David Baker‘s group has had another success for FoldIt, their computer game for folding proteins. As reported in Nature News, Victory for crowdsourced biomolecule design, FoldIt players managed to improve the computer-designed enzyme that catalyzes Diels-Alder reactions. I’ve not read the paper itself (Increased Diels-Alderase activity through backbone remodeling guided by FoldIt players), which is hidden behind a paywall (though UC has a library subscription, so I do have access).
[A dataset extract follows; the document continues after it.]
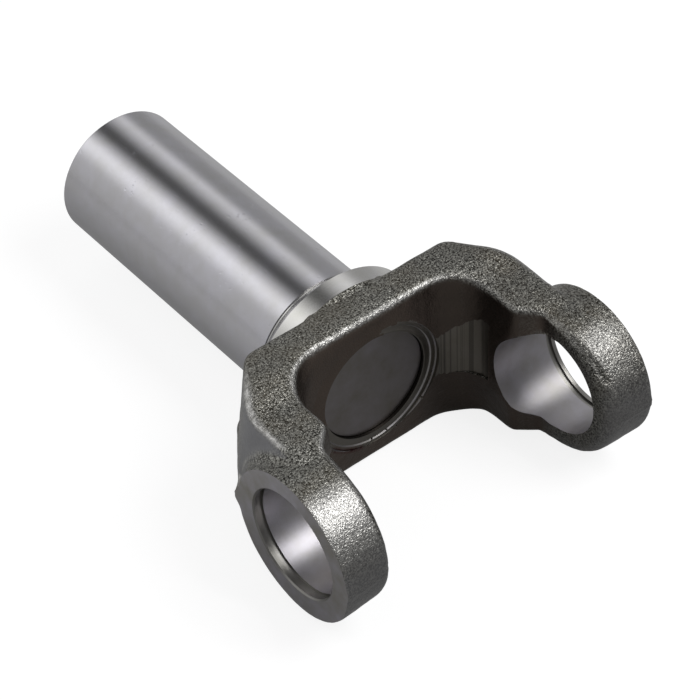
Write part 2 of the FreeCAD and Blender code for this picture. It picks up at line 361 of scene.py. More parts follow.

The initial impressive feat from Baker’s group was that they designed an enzyme de novo using Rosetta design (this was reported in 2010). The FoldIt addition was an 18-fold increase in activity, which came from targeted redesign (redesigning a loop to increase contact between the protein and one of the reactants, stabilizing the new loop, and so forth). The FoldIt players were not not choosing the goals of the redesign (that was done by postdocs in Baker’s group), but they were exploring the protein space in ways that conventional optimization programs do not (such as adding 13 amino acids).
This is not the first success for FoldIt. They had a Nature paper in 2010, which reported on the success of FoldIt players at predicting protein structure on a target that had eluded automatic methods for a few years.
So far as I know, FoldIt is the only computer game so far to have made any real advances in molecular engineering. (The main other contender, EteRNA, though fun to play, does not capture enough in its scoring function for EteRNA play to do anything very useful.)
Disclaimer: my former PhD student, Firas Khatib, was an author on both the FoldIt papers mentioned here, though he was not part of the original enzyme design team.